Bashar al-Assad was almost immediately tasked with leading a country on the border of U.S.-occupied Iraq (186-187). Reilly asserts that the United States’ 2003 invasion of Iraq “shattered the Fertile Crescent’s brittle political arrangements and unleashed the furies of sectarian discourse and rivalries” (212). While he slightly overemphasizes sectarianism here, Reilly convincingly presents this moment as bringing to the surface tensions that outside forces had preyed on for decades. Following the protests that took place in mid-March 2011, as violence continued to escalate from both government and opposition forces, “[t]he last, faint hopes that Syria could avoid full-scale civil war died during the month of Ramadan, which coincided with August in 2011” (191-195). Reilly’s text provides one with an insight into the outbreak of the Syrian Civil War through careful historical analysis. He concludes that Syria today is “a microcosm of the modern Arab national project,” rich in cultural achievements, but fraught with geopolitical complications that have left the political project “stillborn” (213). Despite this ambivalence, Reilly attests to the fact that Syria has remained intact, however precariously, in the midst of seemingly unceasing tragedy (211).

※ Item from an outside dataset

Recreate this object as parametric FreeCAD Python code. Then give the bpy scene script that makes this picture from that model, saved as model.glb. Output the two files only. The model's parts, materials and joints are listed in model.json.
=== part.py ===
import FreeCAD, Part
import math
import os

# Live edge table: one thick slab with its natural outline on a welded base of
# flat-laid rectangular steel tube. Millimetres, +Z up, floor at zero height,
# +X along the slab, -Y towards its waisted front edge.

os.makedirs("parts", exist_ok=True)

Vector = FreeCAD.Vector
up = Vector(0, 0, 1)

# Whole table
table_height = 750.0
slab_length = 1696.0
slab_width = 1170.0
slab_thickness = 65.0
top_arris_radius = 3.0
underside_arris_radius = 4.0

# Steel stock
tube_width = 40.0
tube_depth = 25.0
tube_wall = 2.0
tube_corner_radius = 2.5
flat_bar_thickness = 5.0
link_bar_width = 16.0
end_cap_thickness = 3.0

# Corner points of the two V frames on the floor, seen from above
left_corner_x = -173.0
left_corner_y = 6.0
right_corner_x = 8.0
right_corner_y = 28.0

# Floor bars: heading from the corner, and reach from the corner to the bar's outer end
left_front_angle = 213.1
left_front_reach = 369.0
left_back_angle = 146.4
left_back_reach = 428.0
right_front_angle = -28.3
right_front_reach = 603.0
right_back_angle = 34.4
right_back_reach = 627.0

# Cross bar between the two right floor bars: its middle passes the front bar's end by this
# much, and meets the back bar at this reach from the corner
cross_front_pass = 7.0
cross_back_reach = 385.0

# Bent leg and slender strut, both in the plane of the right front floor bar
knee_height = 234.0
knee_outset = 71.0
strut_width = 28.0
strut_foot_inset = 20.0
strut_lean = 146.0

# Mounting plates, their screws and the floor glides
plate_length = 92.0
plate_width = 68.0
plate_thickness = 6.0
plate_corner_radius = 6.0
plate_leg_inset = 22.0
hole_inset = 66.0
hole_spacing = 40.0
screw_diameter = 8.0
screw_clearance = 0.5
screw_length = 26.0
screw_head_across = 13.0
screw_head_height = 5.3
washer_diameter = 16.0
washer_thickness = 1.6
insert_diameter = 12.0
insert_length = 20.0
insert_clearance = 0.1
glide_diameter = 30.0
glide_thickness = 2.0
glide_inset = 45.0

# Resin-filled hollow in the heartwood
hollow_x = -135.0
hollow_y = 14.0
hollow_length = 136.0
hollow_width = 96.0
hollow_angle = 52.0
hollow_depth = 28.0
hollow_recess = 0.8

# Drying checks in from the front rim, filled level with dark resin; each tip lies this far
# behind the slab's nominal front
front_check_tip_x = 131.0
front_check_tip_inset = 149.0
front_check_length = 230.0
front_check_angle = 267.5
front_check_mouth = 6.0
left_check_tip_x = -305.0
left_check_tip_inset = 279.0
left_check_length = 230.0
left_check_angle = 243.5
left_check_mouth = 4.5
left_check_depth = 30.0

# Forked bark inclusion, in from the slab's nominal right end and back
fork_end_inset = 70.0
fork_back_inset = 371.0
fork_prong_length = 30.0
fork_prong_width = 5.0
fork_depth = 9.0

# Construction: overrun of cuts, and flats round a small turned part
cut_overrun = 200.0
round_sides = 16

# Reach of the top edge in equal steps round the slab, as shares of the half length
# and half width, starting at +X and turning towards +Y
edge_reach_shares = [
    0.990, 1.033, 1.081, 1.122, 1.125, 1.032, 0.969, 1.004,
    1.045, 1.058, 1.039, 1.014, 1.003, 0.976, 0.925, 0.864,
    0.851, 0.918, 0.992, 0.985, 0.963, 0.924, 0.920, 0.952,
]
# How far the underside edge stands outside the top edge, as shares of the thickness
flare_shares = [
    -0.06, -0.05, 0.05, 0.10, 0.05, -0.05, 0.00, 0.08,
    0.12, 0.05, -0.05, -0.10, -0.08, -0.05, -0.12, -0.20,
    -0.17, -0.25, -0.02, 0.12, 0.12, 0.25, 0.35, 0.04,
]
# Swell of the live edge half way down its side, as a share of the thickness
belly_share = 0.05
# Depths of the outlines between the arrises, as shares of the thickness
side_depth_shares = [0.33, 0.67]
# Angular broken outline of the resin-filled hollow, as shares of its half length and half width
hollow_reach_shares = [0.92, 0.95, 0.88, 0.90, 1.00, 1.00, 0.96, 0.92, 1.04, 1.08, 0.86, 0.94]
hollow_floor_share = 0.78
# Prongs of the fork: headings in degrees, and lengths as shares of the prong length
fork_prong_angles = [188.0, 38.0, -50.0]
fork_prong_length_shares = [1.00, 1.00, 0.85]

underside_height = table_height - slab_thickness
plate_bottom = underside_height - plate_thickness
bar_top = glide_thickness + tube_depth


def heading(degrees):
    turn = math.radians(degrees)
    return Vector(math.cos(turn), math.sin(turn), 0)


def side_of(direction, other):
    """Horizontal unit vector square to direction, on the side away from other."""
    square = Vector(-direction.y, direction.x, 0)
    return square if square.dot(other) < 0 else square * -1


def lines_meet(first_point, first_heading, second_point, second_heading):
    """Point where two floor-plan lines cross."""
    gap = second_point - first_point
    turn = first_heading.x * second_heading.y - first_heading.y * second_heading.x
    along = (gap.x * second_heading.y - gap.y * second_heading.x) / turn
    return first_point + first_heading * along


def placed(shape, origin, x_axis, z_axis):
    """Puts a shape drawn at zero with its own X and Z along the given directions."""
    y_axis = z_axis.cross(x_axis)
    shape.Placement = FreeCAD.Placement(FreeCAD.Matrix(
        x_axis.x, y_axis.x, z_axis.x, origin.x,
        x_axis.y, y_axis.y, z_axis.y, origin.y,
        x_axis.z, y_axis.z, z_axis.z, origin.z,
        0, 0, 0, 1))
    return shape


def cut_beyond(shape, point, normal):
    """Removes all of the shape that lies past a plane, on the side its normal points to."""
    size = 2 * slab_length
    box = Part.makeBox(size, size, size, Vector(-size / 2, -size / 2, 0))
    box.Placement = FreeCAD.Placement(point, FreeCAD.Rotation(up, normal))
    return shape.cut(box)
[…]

Reilly has written a lively short history of Syria. He nevertheless gives short shrift to the political theorists and thinkers of Arab nationalism and decolonization. Given Reilly’s detailed appraisal of the intellectual currents in the region during the sixteenth through nineteenth centuries, his work would have been even more comprehensive had the same treatment been given to the thinkers of the interwar and postwar period. For example, key figures like ʿAflaq, al-Bitar, and al-Arsuzi are only mentioned briefly.